Page last updated at 07:38 GMT, Friday, 8 August 2008 08:38 UK

Hollywood feels the crunch

By Peter Bowes
BBC News, Los Angeles

Tinseltown may be facing tough times ahead

Hollywood is currently enjoying a record breaking summer at the box office.

Movie-goers have turned out in droves to see the latest Batman movie, The Dark Knight, which has earned more than $400m (200m) since its release last month.

Other 2008 releases, such as Indiana Jones and the Kingdom of the Skull and Iron Man have also been raking in the money.

But Hollywood is not recession-proof or immune to the global credit crunch.

Leaner times are ahead as some of the major banks and financial institutions pull back from investing in Tinsel Town.

Money is short and film-makers are scrambling to find new sources of revenue.

Movie overload

Deutsche Bank had been working on a $450m (225m) finance deal with Paramount Pictures, but the bank has closed its film financing unit, leaving the future of 30 movies in doubt.

Timothy Gray
Timothy Gray thinks Hollywood produced too many movies

"Part of this is that there was too much money coming in - people who wanted to be in the glamorous film business and partly [because] everybody was hoping on new media," says Timothy Gray, editor of Hollywood newspaper Variety.

"A few years ago I was talking to various people who were saying, 'People have so much money that they want to invest in Hollywood films, we don't know what to do with it.'

"I'm thinking the result is there are too many movies. For example, last year there were 747 movies released in the United States, that's an average of two movies a day. It's too many," he adds.

Financial success

The glut of films means that pinpointing a surefire hit has become a much more risky business.

"There's no way that all of those movies are going to make money," says Mr Gray.

"So I think Hollywood's going to cut back and get a little smarter on how they market things."

Often the most profitable films turn out to be low budget flicks that capture the imagination of the masses without costing a fortune.

Last year's sleeper hit, Juno, is a prime example.

I think Hollywood's going to cut back and get a little smarter on how they market things
Timothy Grey, Variety

The film is believed to have cost less than $10m (5m) but it has made over $220m (110m) at cinemas around the world.
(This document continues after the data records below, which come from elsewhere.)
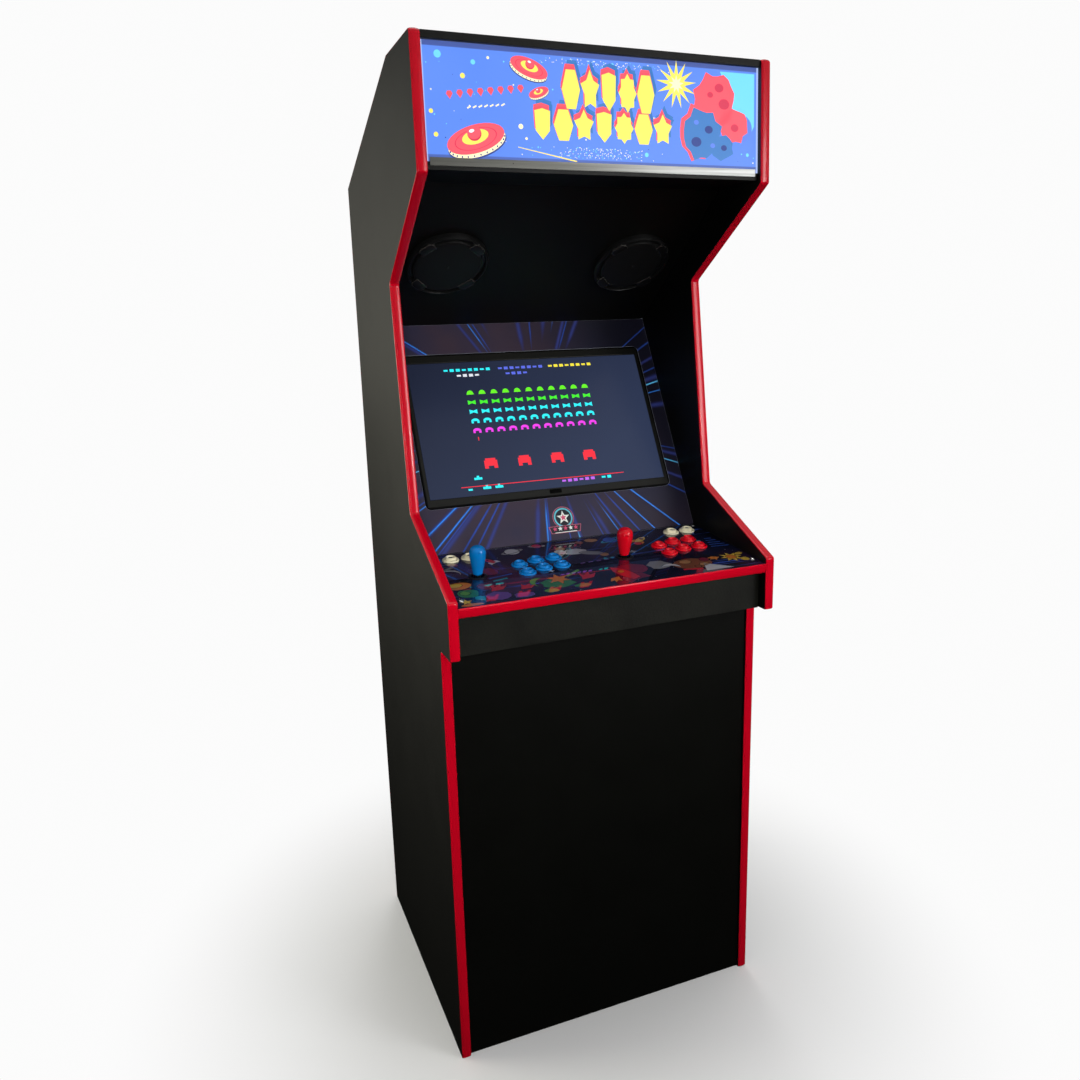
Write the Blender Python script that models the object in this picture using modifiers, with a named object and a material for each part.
"""Upright arcade cabinet with a two player control panel.

Metres, +Z up, the front faces -Y and +X is to the right of a person who looks at the front. The origin is on
the floor, in the middle of the cabinet's footprint.
"""

import math

import bmesh
import bpy
from mathutils import Matrix, Vector

# Driving dimensions ------------------------------------------------------------------------------------
CABINET_WIDTH = 0.650
SIDE_BOARD = 0.018  # thickness of the side panels, and so the width of the T-molding
BOARD = 0.012  # thickness of the other boards
FIT = 0.0003  # gap between two pieces that touch

MOLDING_BULGE = 0.0025  # how far the molding stands out of a board's edge
CONVEX_RADIUS = 0.004  # rounding of the side panel's outer corners
CONCAVE_RADIUS = 0.010  # and of its inner ones, the neck and the waist

# Corners of the side panel's board as (y, z), round from the front foot.
FRONT_FOOT = (-0.2475, 0.0)
STEP = (-0.2475, 0.8405)
NOSE_BOTTOM = (-0.3075, 0.8405)
NOSE_TOP = (-0.3075, 0.9425)
WAIST = (-0.0787, 1.0513)
NECK = (-0.0243, 1.4712)
MARQUEE_LIP = (-0.2595, 1.6293)
TOP_FRONT = (-0.2531, 1.8335)
CROWN = (-0.0995, 1.8335)
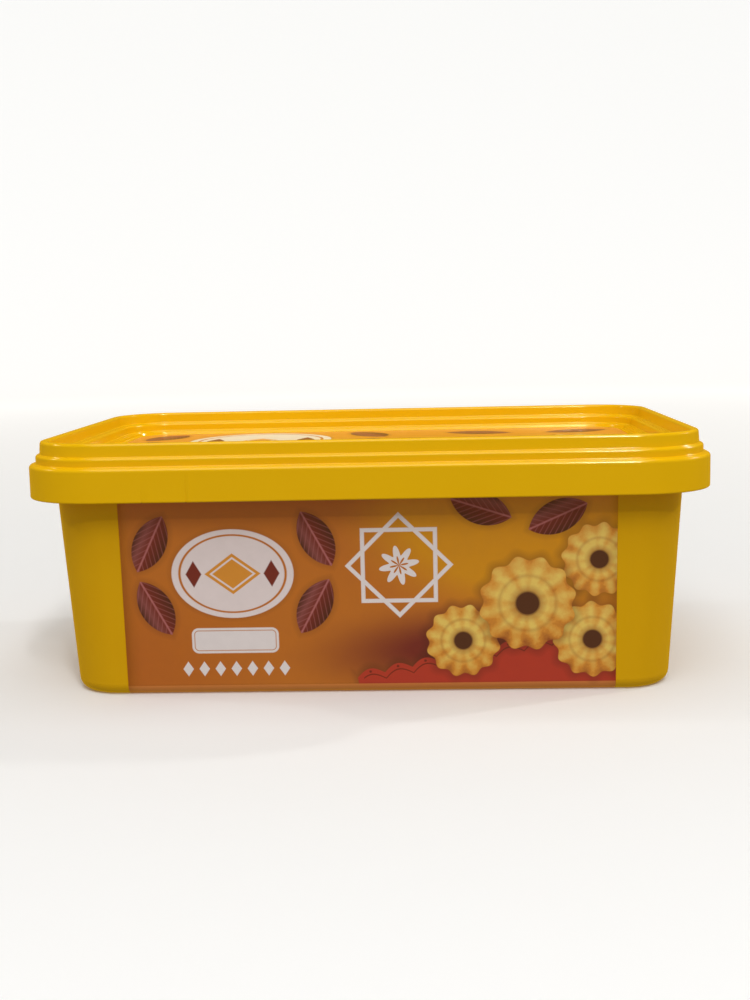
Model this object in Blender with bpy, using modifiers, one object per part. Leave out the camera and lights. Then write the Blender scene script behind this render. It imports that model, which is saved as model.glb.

The problem for Hollywood is that independent movies are two-a-penny and success stories are few and far between.

The recipe for financial success is becoming increasingly elusive.

The specialty production house, Paramount Vantage, made a number of films financed through deals with investors, including Morgan Stanley.

But while movies such Babel, A Mighty Heart and Into the Wild attracted positive reviews from critics, they failed to excite movie-goers in huge numbers.

Overseas investment

Hollywood will always need investors as long as it aspires to produce big screen extravaganzas. For now, the search for money is going overseas.

The Dreamworks studio has said it plans to use animators from India on future projects. Others are looking to the Middle East and South America.

Ellen Page in scene from Juno
Juno, starring Ellen Page, made a big profit

Another possibility is that rich celebrities will finance their own movies in the hope on cashing in at the box office.

Kevin Costner dug into his own pocket to pay for his latest feature, Swing Vote.

"George Lucas wrote the rules way back in the late 70s and basically he leased his Star Wars movies to Fox, Fox released it, they got a distribution fee but he owns that property," says Mr Gray.

But, he adds, "You have to be in a real superstar category - Steven Spielberg, George Lucas, to get those kind of terms."

Financing from multiple sources will be the only feasible route for most film-makers.

"It's going to be necessary because it is getting more and more expensive," says Catherine Winder who produced Star Wars: The Clone Wars, the animated version of the epic adventure.

"With that said it's kind of a shame because the beauty of what we're doing here is we have the unique opportunity of one vision.

"When you bring in financing from different sources, everybody, of course, is going to have their opinion and I worry that the product can get watered down," she adds.